You’ve felt it both ways. Some partners you click with by the second game — covering for each other, calling the middle, laughing off the misses. Others, you spend the whole session a half-step out of sync and can’t explain why.

We tend to chalk it up to luck — we just have chemistry, or we just don’t.

But chemistry isn’t luck, and it isn’t magic.

Here’s what it actually is: Chemistry is what accumulates between two people when one reads the other — and keeps getting it right. Every time you catch what your partner needs and give it to them, you make a deposit. Enough deposits and you get that locked-in, two-minds-one-team feeling that everybody’s chasing.

Here’s the part nobody tells you: The deposits come in two currencies, and most pairs only know about one.

The first currency is connection, and it’s built in the good moments. Relationship researchers have found something surprising: How partners respond to each other’s good news predicts the health of the relationship even better than how they respond to the bad.

The telling question isn’t “Will you be there when things go wrong?” — it’s “Will you be there when things go right?”

Researchers who tracked NBA teams found that the ones doing the most celebratory touching early in the season — fist bumps, high fives, chest bumps — performed better months later.

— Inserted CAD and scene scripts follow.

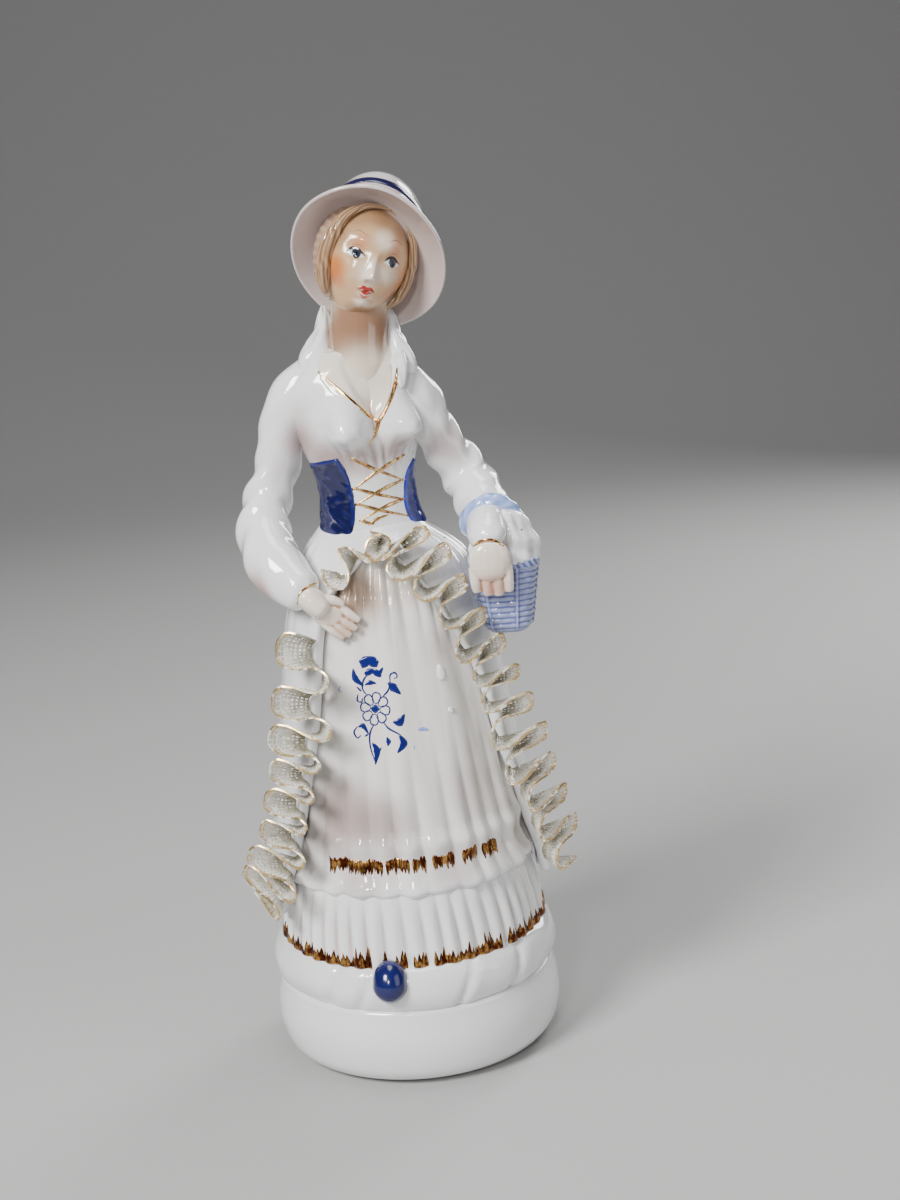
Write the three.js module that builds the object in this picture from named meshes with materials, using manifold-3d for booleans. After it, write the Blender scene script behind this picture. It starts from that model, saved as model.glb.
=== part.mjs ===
// A hollow slip-cast porcelain lady with a bonnet, a laced bodice, a basket on her arm and applied lace, on a round
// plinth. Millimetres, +Z up; she looks along -Y. Each casting is a separate solid, and a slip joint joins them.
import * as THREE from "three";
import { ParametricGeometry } from "three/addons/geometries/ParametricGeometry.js";
import { mergeVertices } from "three/addons/utils/BufferGeometryUtils.js";
import Module from "manifold-3d";

const wasm = await Module();
wasm.setup();

// ---- driving dimensions -------------------------------------------------------------------------------------------
const SLIP_JOINT = 0.3; // gap that the slip fills between two castings
const PLINTH_HEIGHT = 20.7;
const PLINTH_RADIUS = 38.2;
const TIER_BOTTOM = PLINTH_HEIGHT + SLIP_JOINT;
const TIER_TOP = 32;
const SKIRT_FOOT = TIER_TOP + SLIP_JOINT;
const SKIRT_HEM = 50; // hem of the upper tier of the underskirt, over the flounce
const SKIRT_TOP = 139;
const SKIRT_WALL = 3;
const VENT_RADIUS = 20; // the hole that the slip is poured out through, and that lets the kiln gases out
const CAVITY_RADIUS = 25;
const TORSO_TURN = 15; // degrees, towards her left
const HEAD_TURN = 15;
const HEAD_TILT = 20;
const HAT_RISE = 30; // degrees between the bonnet's axis and the horizontal
const LACE_THICKNESS = 0.9;

const TURN = Math.PI * 2;
const radians = THREE.MathUtils.degToRad;

// ---- turning surfaces into solids ---------------------------------------------------------------------------------

// A closed geometry as a manifold-3d solid, whichever way round its faces were wound.
function solidOf(geometry) {
  const bare = geometry.index ? geometry.toNonIndexed() : geometry.clone();
  bare.deleteAttribute("normal");
  bare.deleteAttribute("uv");
  const merged = mergeVertices(bare, 1e-4);
  const corners = [];
  for (let i = 0; i < merged.index.count; i += 3) {
    const [a, b, c] = [0, 1, 2].map((k) => merged.index.getX(i + k));
    if (a !== b && b !== c && a !== c) corners.push([a, b, c]);
  }
  const build = (triangles) =>
    new wasm.Manifold(
      new wasm.Mesh({
        numProp: 3,
        vertProperties: new Float32Array(merged.attributes.position.array),
        triVerts: new Uint32Array(triangles.flat()),
      }),
    );
  const solid = build(corners);
  return solid.volume() > 0 ? solid : build(corners.map(([a, b, c]) => [a, c, b]));
}

function geometryOf(solid) {
  const mesh = solid.getMesh();
  const geometry = new THREE.BufferGeometry();
  geometry.setAttribute("position", new THREE.BufferAttribute(mesh.vertProperties, 3));
  geometry.setIndex(new THREE.BufferAttribute(mesh.triVerts, 1));
  geometry.computeVertexNormals();
  return geometry;
}

// Smooth values at a station between rows of [station, value, value, ...].
function along(rows, at) {
  const last = rows.length - 1;
  if (at <= rows[0][0]) return rows[0].slice(1);
  if (at >= rows[last][0]) return rows[last].slice(1);
  const i = rows.findIndex((row, k) => at < rows[k + 1][0]);
  const [before, from, to, after] = [rows[Math.max(i - 1, 0)], rows[i], rows[i + 1], rows[Math.min(i + 2, last)]];
  const span = to[0] - from[0];
  const t = (at - from[0]) / span;
  return from.slice(1).map((value, k) => {
    const start = ((to[k + 1] - before[k + 1]) / (to[0] - before[0])) * span;
    const end = ((after[k + 1] - value) / (after[0] - from[0])) * span;
    const rise = to[k + 1] - value;
    return value + t * (start + t * (3 * rise - 2 * start - end + t * (start + end - 2 * rise)));
  });
}

// A solid skinned over rings: ring(k, angle) is a point of ring k, and the end rings are closed to their centres.
function skinned(ring, rings, around) {
  const centre = (k) => {
    const sum = new THREE.Vector3();
    for (let i = 0; i < around; i++) sum.add(ring(k, (i / around) * TURN));
    return sum.divideScalar(around);
  };
  const ends = [centre(0), centre(rings - 1)];
  const point = (u, v, target) => {
    const row = Math.round(v * (rings + 1));
    if (row === 0) target.copy(ends[0]);
    else if (row === rings + 1) target.copy(ends[1]);
    else target.copy(ring(row - 1, u * TURN));
  };
  return solidOf(new ParametricGeometry(point, around, rings + 1));
}

// A hollow shell skinned over rings that return to the first one, so that it is open at both ends.
function hollowShell(ring, rings, around) {
  const point = (u, v, target) => target.copy(ring(Math.round(v * rings) % rings, u * TURN));
  return solidOf(new ParametricGeometry(point, around, rings));
}

// A thin curved leaf: middle(s, w) is its middle surface, outward(s, w) its normal, and it thins to nothing at its rim.
function leaf(middle, outward, thickness, acrossSteps, upSteps) {
  const point = (u, v, target) => {
    const outer = u <= 0.5;
    const s = outer ? u * 2 : 2 - u * 2;
    const inside = s > 1e-4 && s < 1 - 1e-4 && v > 1e-4 && v < 1 - 1e-4;
    const half = inside ? thickness / 2 : 0;
    target.copy(middle(s, v)).addScaledVector(outward(s, v), outer ? half : -half);
  };
  return solidOf(new ParametricGeometry(point, acrossSteps * 2, upSteps));
}

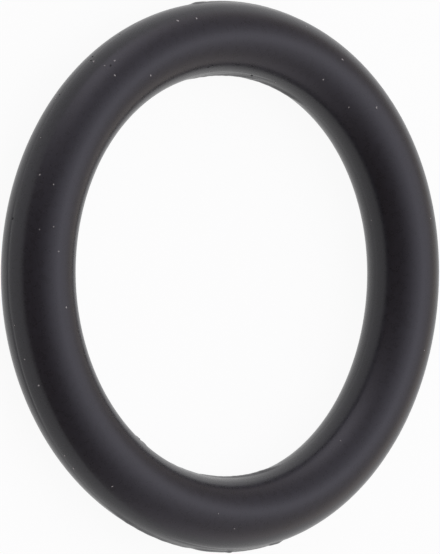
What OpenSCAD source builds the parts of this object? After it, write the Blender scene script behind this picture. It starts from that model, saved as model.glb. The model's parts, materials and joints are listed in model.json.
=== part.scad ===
// Moulded rubber O-ring.
// The ring lies flat: its axis is Z, and the origin is at its centre, on the parting plane of the mould.

/* [Ring] */
// Inner diameter of the ring, across the hole, without the flash
inner_d = 22; // [8:0.1:60]
// Section diameter, the thickness of the rubber
section_d = 4; // [2:0.01:7]

/* [Parting line] */
// Height at which the flash was trimmed, above the round section
flash_h = 0.06; // [0.02:0.01:0.14]
// Width of the flash land, along the ring's axis
flash_w = 0.14; // [0.06:0.01:0.3]
// Radius of the hollow fillet along each root of the flash
flash_root_r = 0.04; // [0.02:0.01:0.1]

/* [Look] */
// Colour of the rubber
rubber_colour = "#2b2b2f"; // ["#2b2b2f":black nitrile, "#5a3a26":brown fluorocarbon, "#9c3327":red silicone]

/* [Hidden] */

section_r = section_d / 2;
// Radius of the circle that the section's centre follows round the ring
pitch_r = inner_d / 2 + section_r;
// Distance from the section's centre to the trimmed crest of the flash
crest_reach = section_r + flash_h;
// A root fillet touches the section's circle and the side of the flash land
root_y = flash_w / 2 + flash_root_r;
root_x = sqrt((section_r + flash_root_r) ^ 2 - root_y ^ 2);

round_steps = 96;
ring_steps = 180;

// The rubber left where the mould halves met, on both sides of the section in one bar
module flash_lands() {
    square([2 * crest_reach, flash_w], center = true);
}

// One hollow fillet, in the upper outer corner between the section's circle and the flash land
module root_fillet() {
    difference() {
        polygon([[0, 0], [root_x, flash_w / 2], [root_x, root_y]]);
        translate([root_x, root_y]) circle(r = flash_root_r, $fn = round_steps);
    }
}

// The section, centred on the parting plane: a full circle with a flash land at each equator
module ring_section() {
    circle(r = section_r, $fn = round_steps);
    flash_lands();
    for (side = [0, 1], half = [0, 1]) {
        mirror([side, 0]) mirror([0, half]) root_fillet();
    }
}

module o_ring() {
    color(rubber_colour)
        rotate_extrude($fn = ring_steps)
            translate([pitch_r, 0]) ring_section();
}

o_ring();
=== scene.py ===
import json
import math
import random

import bmesh
import bpy
from mathutils import Matrix, Vector, noise


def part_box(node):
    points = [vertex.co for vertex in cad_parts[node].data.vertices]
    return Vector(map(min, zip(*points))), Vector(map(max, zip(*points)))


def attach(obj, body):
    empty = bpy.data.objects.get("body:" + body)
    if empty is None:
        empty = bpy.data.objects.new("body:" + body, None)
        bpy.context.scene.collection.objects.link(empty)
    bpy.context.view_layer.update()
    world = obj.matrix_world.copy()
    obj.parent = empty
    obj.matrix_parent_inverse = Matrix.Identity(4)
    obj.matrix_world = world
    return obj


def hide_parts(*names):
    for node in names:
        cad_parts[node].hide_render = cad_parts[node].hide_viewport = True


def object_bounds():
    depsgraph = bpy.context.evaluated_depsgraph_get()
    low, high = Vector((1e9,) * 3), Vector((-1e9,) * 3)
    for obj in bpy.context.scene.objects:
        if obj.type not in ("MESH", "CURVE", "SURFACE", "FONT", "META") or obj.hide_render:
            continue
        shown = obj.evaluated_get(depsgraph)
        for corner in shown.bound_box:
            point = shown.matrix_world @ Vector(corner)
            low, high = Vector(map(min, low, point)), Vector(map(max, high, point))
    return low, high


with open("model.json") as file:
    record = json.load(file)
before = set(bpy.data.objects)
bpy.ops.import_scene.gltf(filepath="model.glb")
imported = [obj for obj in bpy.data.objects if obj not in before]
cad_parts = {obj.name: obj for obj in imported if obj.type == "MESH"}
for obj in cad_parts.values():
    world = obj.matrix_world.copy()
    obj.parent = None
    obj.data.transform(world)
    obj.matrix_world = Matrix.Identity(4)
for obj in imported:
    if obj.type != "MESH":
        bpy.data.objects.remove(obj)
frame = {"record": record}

cad_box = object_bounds()

# Camera
# A long lens well away from the ring looks down on it. The picture is turned a quarter round, as in the
# photograph: its right side is the ring's far side, and its top is the ring's -X side.
MM = 0.001
PHOTO_WIDTH, PHOTO_HEIGHT = 440, 554
RING_CENTRE_PIXEL = Vector((224.26, 275.28))
PIXELS_PER_RING_RADIUS = 238.26
CAMERA_DISTANCE_IN_RING_RADII = 38
CAMERA_ELEVATION = math.radians(50)
CAMERA_ROLL = math.radians(0.43)
SENSOR_MM = 36

seats = {mount["name"]: mount["dims"]["r_mm"] * MM for mount in frame["record"]["mounts"]}
ring_radius = (seats["rod_seat"] + seats["housing_seat"]) / 2

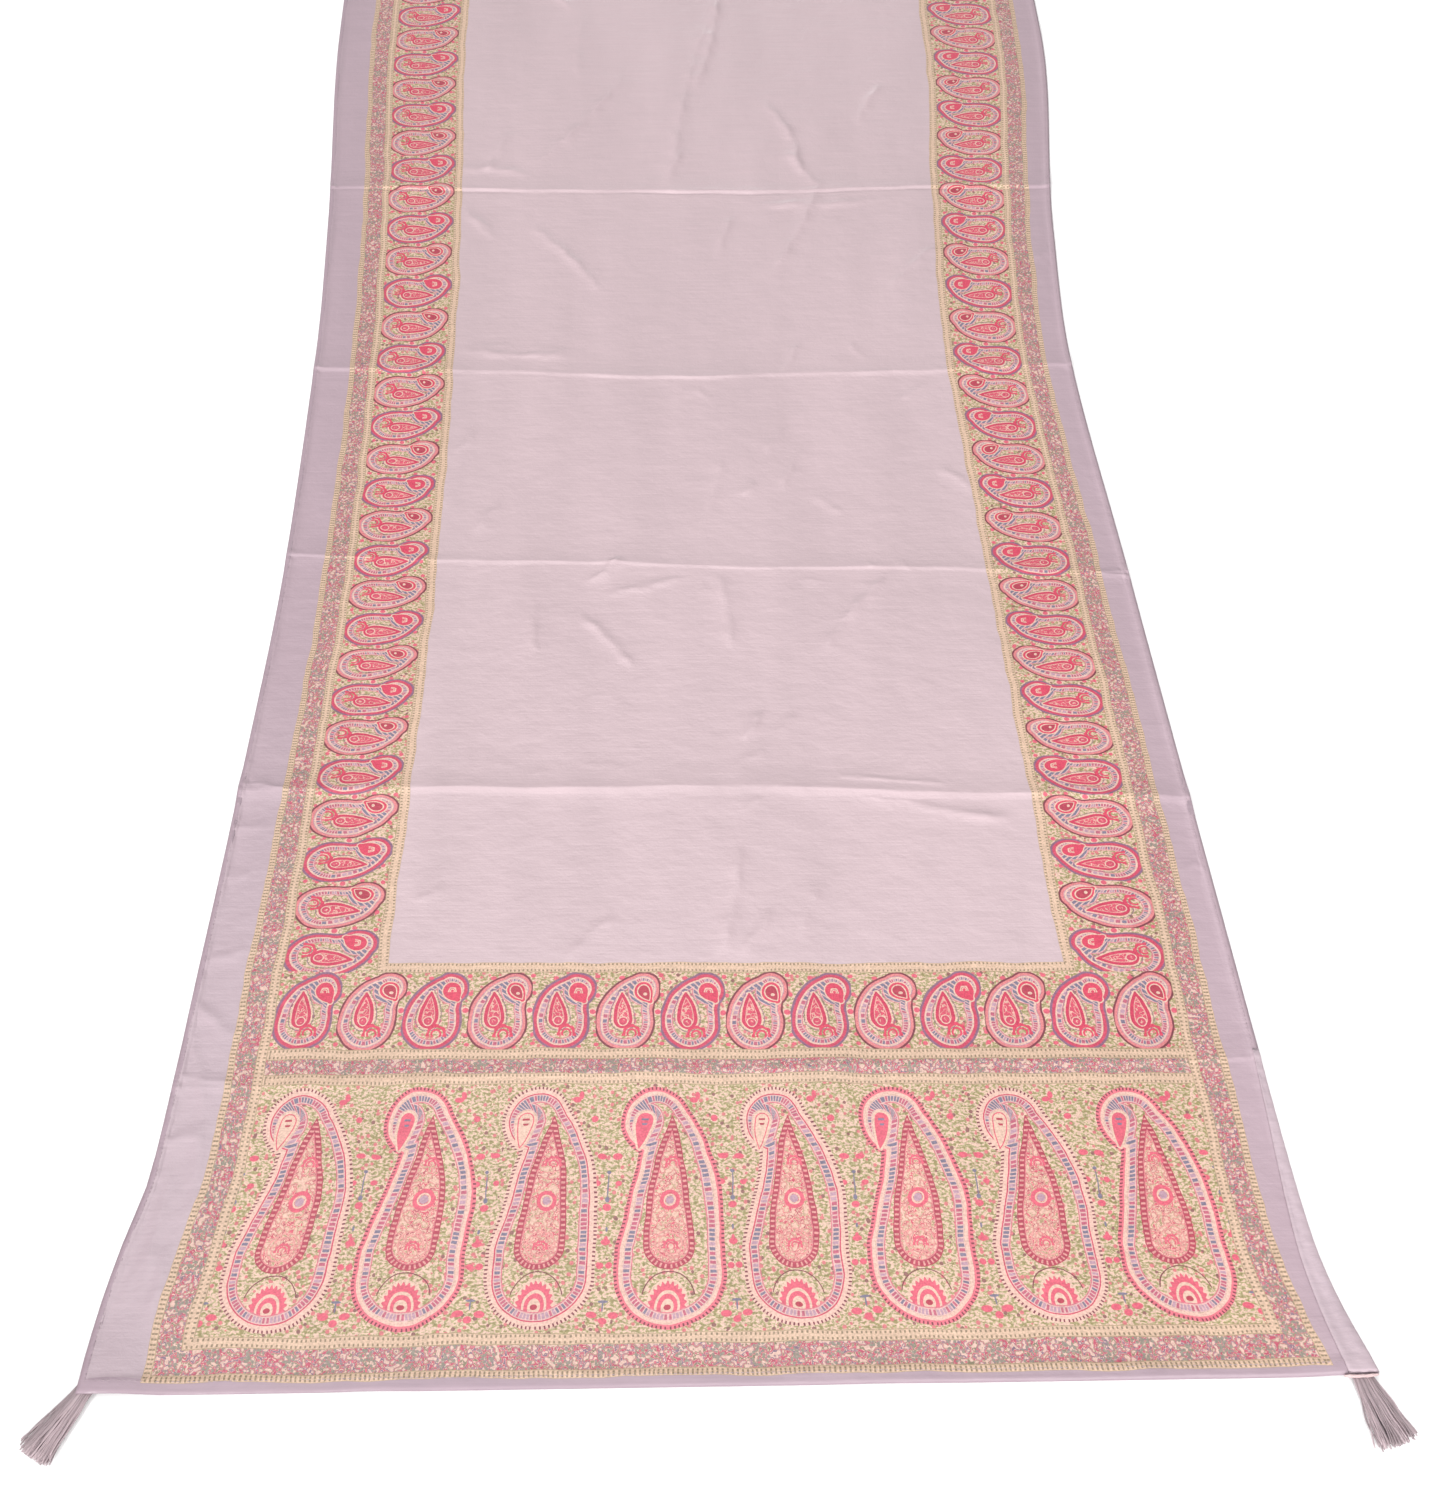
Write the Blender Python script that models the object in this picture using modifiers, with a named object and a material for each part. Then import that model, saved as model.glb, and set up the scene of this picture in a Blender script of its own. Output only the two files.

Celebration isn’t fluff. It’s fuel.

The second currency is safety, and it’s built in the bad moments. How you handle your own shank, how you react to your partner’s, whether the two of you can find your way back from a 2–8 hole — those are the moments your partner is silently studying to learn whether you’re safe to play freely next to.

Connection makes the partnership feel good. Safety makes it hold.

A pair rich in only one currency is fragile. All celebration and no safety feels great until adversity hits and there’s no floor. All grit and no joy survives everything but never feels good enough to keep choosing each other. The pairs with real chemistry are making both kinds of deposits — and you can start making them on purpose your very next session.

Below are the six skills you need to develop to be the best partner at the courts. The first one is on you.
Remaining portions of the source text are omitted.